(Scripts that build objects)
+ + + +
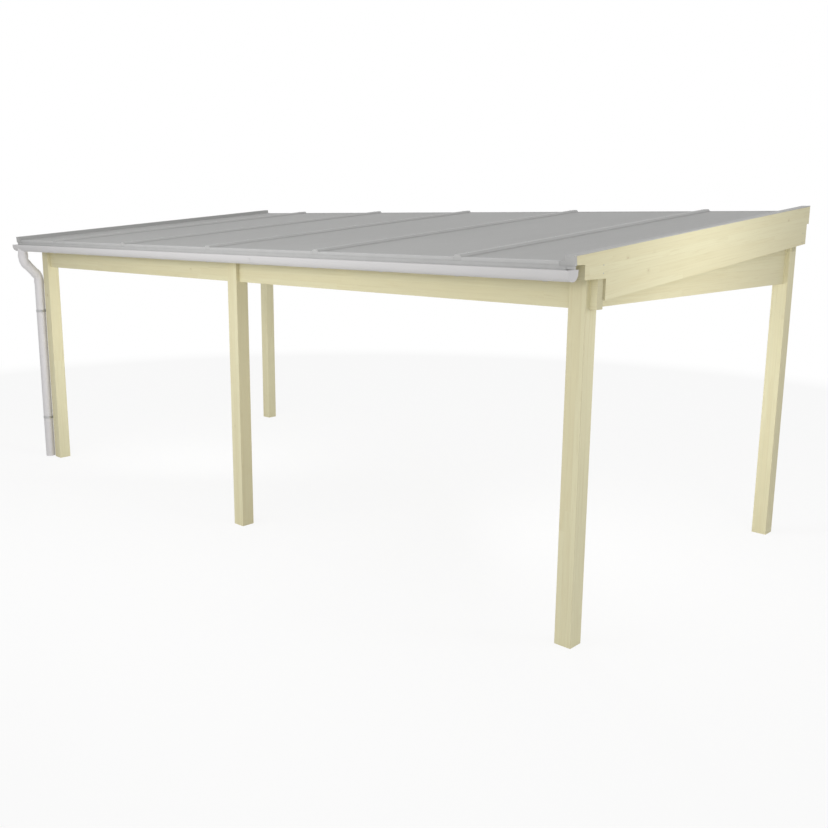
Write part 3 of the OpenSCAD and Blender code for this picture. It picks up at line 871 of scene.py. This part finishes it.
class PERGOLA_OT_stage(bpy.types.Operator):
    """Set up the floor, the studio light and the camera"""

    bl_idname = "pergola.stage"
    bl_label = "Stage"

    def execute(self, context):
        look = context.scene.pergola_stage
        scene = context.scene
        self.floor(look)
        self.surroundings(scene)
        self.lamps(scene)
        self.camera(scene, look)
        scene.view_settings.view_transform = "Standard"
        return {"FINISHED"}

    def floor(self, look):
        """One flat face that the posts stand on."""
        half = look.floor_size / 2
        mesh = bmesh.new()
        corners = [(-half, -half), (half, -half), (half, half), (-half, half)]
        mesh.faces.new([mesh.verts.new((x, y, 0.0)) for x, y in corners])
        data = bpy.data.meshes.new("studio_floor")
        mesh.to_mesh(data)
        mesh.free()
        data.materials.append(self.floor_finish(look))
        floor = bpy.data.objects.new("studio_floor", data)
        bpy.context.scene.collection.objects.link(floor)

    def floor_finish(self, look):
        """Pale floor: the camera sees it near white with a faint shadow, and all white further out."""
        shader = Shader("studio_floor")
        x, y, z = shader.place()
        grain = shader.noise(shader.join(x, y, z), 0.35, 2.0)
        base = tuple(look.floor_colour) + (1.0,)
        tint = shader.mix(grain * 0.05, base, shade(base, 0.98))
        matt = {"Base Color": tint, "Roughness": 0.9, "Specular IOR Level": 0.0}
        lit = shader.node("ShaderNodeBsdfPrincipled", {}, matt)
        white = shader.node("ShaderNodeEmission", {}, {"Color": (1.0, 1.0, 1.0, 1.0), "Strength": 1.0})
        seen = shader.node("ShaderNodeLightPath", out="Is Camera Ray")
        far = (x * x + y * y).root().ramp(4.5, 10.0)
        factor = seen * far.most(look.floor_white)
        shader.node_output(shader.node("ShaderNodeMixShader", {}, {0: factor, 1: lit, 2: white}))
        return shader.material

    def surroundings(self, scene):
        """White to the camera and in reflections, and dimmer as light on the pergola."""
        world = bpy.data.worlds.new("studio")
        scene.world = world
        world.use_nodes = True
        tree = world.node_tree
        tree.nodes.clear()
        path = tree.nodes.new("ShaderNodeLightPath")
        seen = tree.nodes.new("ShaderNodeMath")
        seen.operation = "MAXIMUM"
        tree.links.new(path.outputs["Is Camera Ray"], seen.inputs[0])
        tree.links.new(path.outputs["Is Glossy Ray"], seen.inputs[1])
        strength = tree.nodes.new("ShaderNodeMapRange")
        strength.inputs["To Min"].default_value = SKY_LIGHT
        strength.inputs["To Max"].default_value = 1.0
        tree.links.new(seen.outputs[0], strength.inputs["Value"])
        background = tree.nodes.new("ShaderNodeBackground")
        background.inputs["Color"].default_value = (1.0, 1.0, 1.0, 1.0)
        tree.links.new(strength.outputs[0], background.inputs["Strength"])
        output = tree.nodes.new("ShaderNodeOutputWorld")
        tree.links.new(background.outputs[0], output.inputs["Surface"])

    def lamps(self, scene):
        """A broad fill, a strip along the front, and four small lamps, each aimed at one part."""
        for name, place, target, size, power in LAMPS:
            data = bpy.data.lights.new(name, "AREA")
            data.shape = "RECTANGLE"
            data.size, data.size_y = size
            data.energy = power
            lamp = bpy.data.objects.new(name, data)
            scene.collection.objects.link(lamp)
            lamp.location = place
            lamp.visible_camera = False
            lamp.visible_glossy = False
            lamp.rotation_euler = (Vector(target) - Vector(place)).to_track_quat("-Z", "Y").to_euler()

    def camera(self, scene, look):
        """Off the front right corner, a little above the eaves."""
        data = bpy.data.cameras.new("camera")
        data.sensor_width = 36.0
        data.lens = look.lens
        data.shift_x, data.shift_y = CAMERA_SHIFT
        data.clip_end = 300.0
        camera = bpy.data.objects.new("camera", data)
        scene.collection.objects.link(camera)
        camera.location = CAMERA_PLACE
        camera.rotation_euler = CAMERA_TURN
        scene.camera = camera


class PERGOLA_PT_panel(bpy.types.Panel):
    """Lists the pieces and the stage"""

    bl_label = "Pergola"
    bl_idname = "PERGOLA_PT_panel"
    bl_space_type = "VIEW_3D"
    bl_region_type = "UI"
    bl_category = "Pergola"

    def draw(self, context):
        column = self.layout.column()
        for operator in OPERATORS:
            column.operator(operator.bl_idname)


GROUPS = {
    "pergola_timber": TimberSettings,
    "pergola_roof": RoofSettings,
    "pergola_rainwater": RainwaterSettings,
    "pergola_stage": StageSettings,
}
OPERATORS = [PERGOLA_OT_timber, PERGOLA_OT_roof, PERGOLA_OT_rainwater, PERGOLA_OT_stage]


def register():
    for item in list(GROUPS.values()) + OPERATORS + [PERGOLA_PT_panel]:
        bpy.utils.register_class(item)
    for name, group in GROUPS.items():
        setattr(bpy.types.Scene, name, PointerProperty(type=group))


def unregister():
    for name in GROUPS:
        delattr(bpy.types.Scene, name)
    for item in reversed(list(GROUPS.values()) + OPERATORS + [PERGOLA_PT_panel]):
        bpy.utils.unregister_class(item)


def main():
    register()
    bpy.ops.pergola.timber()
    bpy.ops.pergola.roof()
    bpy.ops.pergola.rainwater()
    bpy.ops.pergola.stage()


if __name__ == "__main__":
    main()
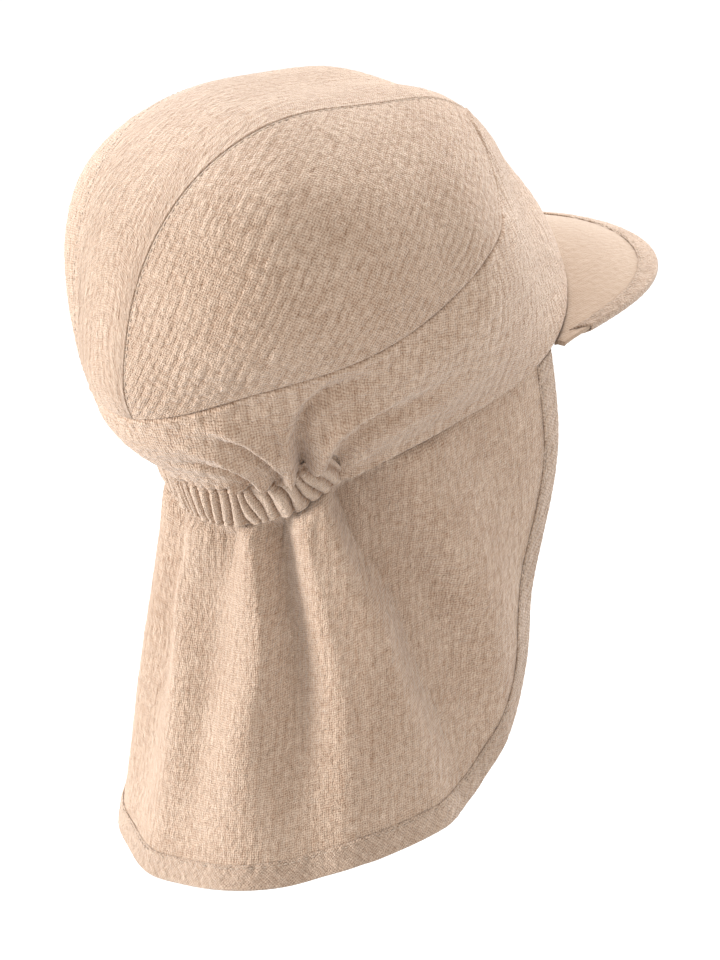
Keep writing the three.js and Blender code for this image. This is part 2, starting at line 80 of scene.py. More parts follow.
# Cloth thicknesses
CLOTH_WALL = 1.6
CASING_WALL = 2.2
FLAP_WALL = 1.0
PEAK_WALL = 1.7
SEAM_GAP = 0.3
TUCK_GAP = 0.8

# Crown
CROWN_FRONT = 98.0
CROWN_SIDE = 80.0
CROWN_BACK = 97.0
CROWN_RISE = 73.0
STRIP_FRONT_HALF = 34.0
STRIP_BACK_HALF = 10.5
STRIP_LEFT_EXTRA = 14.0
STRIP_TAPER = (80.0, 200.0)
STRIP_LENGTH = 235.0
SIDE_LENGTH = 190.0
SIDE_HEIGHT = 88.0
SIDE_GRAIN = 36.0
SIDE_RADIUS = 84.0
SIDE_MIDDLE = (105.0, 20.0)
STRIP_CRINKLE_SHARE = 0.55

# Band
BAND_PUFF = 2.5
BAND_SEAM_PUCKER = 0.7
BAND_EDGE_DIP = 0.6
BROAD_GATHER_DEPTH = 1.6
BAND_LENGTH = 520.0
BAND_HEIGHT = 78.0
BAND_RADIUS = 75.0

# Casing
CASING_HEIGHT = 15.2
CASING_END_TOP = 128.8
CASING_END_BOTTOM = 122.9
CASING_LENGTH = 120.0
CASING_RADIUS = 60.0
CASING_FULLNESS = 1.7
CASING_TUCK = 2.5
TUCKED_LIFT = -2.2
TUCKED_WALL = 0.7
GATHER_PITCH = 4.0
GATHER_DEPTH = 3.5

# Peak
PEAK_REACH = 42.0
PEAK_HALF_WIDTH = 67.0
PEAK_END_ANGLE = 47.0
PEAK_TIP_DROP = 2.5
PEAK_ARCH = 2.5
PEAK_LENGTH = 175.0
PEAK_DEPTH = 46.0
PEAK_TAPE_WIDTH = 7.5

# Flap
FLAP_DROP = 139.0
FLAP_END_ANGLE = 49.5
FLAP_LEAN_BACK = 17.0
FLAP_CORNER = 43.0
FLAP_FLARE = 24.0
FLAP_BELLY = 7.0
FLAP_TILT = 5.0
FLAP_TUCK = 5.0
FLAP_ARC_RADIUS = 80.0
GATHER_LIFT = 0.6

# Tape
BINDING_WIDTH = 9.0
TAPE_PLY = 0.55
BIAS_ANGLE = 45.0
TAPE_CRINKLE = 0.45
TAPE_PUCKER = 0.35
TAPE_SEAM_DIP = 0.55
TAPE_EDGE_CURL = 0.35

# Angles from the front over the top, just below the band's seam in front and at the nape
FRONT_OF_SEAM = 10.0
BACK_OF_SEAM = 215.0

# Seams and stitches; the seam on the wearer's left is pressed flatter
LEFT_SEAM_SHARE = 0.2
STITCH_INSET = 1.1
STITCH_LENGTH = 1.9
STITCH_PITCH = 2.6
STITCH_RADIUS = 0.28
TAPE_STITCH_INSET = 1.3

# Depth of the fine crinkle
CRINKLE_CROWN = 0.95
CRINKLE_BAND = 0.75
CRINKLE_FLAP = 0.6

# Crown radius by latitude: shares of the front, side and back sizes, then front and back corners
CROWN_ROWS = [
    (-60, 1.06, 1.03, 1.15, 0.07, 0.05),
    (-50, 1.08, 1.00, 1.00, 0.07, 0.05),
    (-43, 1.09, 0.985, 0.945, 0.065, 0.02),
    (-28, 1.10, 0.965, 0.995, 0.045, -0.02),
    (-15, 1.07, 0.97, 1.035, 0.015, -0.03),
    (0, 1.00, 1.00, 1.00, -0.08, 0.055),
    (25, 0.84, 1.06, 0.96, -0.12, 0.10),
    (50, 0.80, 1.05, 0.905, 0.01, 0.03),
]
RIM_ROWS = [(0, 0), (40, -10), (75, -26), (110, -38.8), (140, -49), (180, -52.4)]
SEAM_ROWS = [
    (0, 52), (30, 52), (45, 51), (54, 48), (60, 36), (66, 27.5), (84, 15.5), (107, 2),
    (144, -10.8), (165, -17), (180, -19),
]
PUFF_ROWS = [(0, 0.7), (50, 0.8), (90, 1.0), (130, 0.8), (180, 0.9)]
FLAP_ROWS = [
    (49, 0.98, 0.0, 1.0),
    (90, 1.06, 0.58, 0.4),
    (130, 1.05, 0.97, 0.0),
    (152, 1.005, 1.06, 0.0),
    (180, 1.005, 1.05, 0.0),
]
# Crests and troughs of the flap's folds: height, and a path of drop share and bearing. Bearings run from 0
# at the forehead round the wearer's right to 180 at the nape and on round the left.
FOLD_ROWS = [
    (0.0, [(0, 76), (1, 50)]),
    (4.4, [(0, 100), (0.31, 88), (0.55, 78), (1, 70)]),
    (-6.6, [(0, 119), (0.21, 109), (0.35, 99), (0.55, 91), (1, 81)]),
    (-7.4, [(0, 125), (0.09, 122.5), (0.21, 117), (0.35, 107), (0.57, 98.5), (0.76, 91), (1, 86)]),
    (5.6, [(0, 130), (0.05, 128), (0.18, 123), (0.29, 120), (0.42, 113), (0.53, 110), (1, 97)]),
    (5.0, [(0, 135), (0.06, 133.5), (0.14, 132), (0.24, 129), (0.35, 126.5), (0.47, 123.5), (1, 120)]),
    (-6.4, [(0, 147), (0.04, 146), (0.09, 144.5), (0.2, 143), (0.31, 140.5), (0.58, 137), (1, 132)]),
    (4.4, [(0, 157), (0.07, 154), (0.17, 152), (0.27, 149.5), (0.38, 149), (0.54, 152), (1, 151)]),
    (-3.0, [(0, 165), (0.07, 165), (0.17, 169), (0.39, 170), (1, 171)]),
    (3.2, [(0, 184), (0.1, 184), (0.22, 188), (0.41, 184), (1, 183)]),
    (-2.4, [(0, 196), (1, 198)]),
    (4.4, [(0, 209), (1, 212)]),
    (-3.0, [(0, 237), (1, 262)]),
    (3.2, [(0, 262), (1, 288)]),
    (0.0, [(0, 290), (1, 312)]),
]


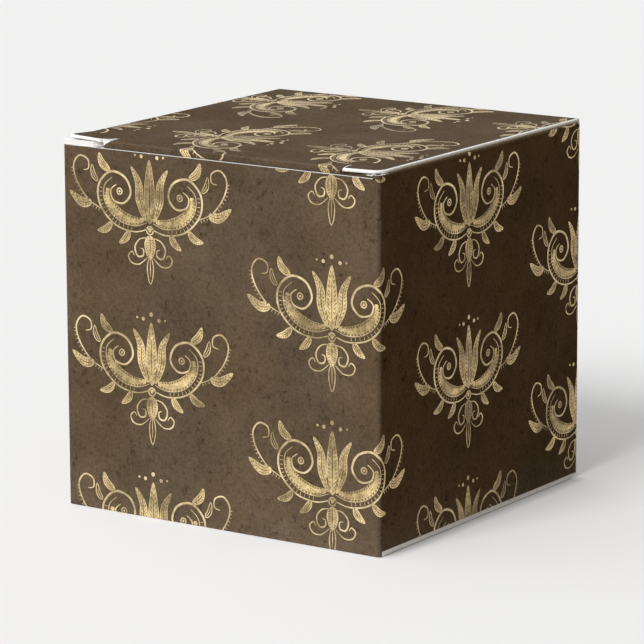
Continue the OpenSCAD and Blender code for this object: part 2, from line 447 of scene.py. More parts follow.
+ + + +
In the records above, find each line holding "parts" and copy it.

ANSWER TO THIS TASK:
Keep writing the three.js and Blender code for this image. This is part 2, starting at line 80 of scene.py. More parts follow.
Continue the OpenSCAD and Blender code for this object: part 2, from line 447 of scene.py. More parts follow.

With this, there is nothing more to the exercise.